[Start Information supplied]

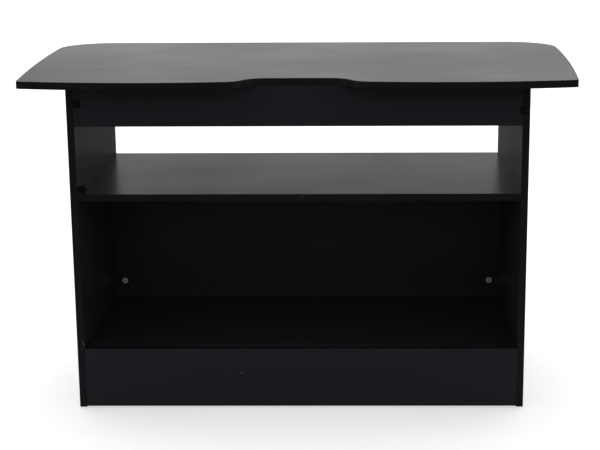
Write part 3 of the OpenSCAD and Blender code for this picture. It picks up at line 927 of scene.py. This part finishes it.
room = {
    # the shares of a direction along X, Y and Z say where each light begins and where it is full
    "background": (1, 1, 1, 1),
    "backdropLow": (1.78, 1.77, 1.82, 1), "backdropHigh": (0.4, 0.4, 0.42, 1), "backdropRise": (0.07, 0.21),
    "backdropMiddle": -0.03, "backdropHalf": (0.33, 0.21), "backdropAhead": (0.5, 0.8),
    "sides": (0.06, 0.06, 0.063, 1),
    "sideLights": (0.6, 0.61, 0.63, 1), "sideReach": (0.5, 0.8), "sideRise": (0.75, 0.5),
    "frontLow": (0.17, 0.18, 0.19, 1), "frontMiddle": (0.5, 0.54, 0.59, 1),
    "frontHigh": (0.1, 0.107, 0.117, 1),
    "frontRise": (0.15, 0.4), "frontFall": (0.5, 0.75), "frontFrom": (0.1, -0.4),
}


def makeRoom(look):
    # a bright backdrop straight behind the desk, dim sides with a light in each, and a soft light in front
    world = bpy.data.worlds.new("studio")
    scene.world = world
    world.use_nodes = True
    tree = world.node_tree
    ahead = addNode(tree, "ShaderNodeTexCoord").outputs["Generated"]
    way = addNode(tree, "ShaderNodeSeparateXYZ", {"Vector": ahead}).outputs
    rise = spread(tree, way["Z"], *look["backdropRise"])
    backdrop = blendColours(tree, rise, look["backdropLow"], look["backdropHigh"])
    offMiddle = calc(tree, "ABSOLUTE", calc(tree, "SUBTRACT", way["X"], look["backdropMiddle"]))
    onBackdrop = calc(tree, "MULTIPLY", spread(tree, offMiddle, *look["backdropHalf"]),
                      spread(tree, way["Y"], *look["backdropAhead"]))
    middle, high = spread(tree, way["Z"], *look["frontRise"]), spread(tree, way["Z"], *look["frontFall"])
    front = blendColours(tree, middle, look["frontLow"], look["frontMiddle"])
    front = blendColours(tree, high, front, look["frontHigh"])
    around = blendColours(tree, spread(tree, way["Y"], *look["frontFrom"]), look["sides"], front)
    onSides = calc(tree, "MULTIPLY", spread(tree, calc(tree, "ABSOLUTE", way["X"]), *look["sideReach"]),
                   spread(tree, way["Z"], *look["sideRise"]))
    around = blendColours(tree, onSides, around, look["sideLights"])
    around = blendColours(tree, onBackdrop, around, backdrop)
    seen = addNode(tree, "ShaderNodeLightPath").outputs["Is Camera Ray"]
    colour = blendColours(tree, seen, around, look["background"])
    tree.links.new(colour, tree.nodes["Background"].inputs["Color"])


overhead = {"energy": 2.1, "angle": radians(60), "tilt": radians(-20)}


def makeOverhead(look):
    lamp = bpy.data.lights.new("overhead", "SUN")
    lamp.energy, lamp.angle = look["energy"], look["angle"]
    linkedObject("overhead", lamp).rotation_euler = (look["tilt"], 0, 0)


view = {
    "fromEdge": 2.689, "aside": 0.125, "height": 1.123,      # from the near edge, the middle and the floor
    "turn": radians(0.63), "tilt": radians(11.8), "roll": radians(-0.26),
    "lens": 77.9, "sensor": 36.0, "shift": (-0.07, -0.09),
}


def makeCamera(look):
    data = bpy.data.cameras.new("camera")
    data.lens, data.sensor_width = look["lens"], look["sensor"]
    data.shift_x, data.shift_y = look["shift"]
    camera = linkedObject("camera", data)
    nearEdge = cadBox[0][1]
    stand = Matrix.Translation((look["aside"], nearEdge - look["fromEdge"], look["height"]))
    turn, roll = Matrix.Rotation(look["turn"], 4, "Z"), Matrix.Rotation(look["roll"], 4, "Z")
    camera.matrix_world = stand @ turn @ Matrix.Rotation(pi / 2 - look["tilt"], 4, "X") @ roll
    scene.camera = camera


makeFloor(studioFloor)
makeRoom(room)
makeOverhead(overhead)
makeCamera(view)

[End Information supplied]

### Problem requirements
Print all of the data exactly as it was given.

### Written solution
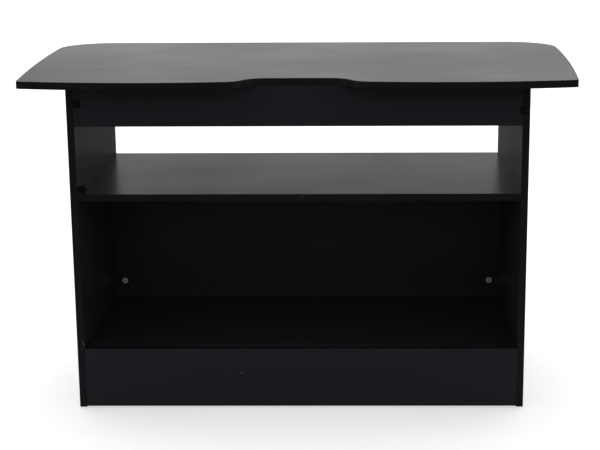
Write part 3 of the OpenSCAD and Blender code for this picture. It picks up at line 927 of scene.py. This part finishes it.
room = {
    # the shares of a direction along X, Y and Z say where each light begins and where it is full
    "background": (1, 1, 1, 1),
    "backdropLow": (1.78, 1.77, 1.82, 1), "backdropHigh": (0.4, 0.4, 0.42, 1), "backdropRise": (0.07, 0.21),
    "backdropMiddle": -0.03, "backdropHalf": (0.33, 0.21), "backdropAhead": (0.5, 0.8),
    "sides": (0.06, 0.06, 0.063, 1),
    "sideLights": (0.6, 0.61, 0.63, 1), "sideReach": (0.5, 0.8), "sideRise": (0.75, 0.5),
    "frontLow": (0.17, 0.18, 0.19, 1), "frontMiddle": (0.5, 0.54, 0.59, 1),
    "frontHigh": (0.1, 0.107, 0.117, 1),
    "frontRise": (0.15, 0.4), "frontFall": (0.5, 0.75), "frontFrom": (0.1, -0.4),
}


def makeRoom(look):
    # a bright backdrop straight behind the desk, dim sides with a light in each, and a soft light in front
    world = bpy.data.worlds.new("studio")
    scene.world = world
    world.use_nodes = True
    tree = world.node_tree
    ahead = addNode(tree, "ShaderNodeTexCoord").outputs["Generated"]
    way = addNode(tree, "ShaderNodeSeparateXYZ", {"Vector": ahead}).outputs
    rise = spread(tree, way["Z"], *look["backdropRise"])
    backdrop = blendColours(tree, rise, look["backdropLow"], look["backdropHigh"])
    offMiddle = calc(tree, "ABSOLUTE", calc(tree, "SUBTRACT", way["X"], look["backdropMiddle"]))
    onBackdrop = calc(tree, "MULTIPLY", spread(tree, offMiddle, *look["backdropHalf"]),
                      spread(tree, way["Y"], *look["backdropAhead"]))
    middle, high = spread(tree, way["Z"], *look["frontRise"]), spread(tree, way["Z"], *look["frontFall"])
    front = blendColours(tree, middle, look["frontLow"], look["frontMiddle"])
    front = blendColours(tree, high, front, look["frontHigh"])
    around = blendColours(tree, spread(tree, way["Y"], *look["frontFrom"]), look["sides"], front)
    onSides = calc(tree, "MULTIPLY", spread(tree, calc(tree, "ABSOLUTE", way["X"]), *look["sideReach"]),
                   spread(tree, way["Z"], *look["sideRise"]))
    around = blendColours(tree, onSides, around, look["sideLights"])
    around = blendColours(tree, onBackdrop, around, backdrop)
    seen = addNode(tree, "ShaderNodeLightPath").outputs["Is Camera Ray"]
    colour = blendColours(tree, seen, around, look["background"])
    tree.links.new(colour, tree.nodes["Background"].inputs["Color"])


overhead = {"energy": 2.1, "angle": radians(60), "tilt": radians(-20)}


def makeOverhead(look):
    lamp = bpy.data.lights.new("overhead", "SUN")
    lamp.energy, lamp.angle = look["energy"], look["angle"]
    linkedObject("overhead", lamp).rotation_euler = (look["tilt"], 0, 0)


view = {
    "fromEdge": 2.689, "aside": 0.125, "height": 1.123,      # from the near edge, the middle and the floor
    "turn": radians(0.63), "tilt": radians(11.8), "roll": radians(-0.26),
    "lens": 77.9, "sensor": 36.0, "shift": (-0.07, -0.09),
}


def makeCamera(look):
    data = bpy.data.cameras.new("camera")
    data.lens, data.sensor_width = look["lens"], look["sensor"]
    data.shift_x, data.shift_y = look["shift"]
    camera = linkedObject("camera", data)
    nearEdge = cadBox[0][1]
    stand = Matrix.Translation((look["aside"], nearEdge - look["fromEdge"], look["height"]))
    turn, roll = Matrix.Rotation(look["turn"], 4, "Z"), Matrix.Rotation(look["roll"], 4, "Z")
    camera.matrix_world = stand @ turn @ Matrix.Rotation(pi / 2 - look["tilt"], 4, "X") @ roll
    scene.camera = camera


makeFloor(studioFloor)
makeRoom(room)
makeOverhead(overhead)
makeCamera(view)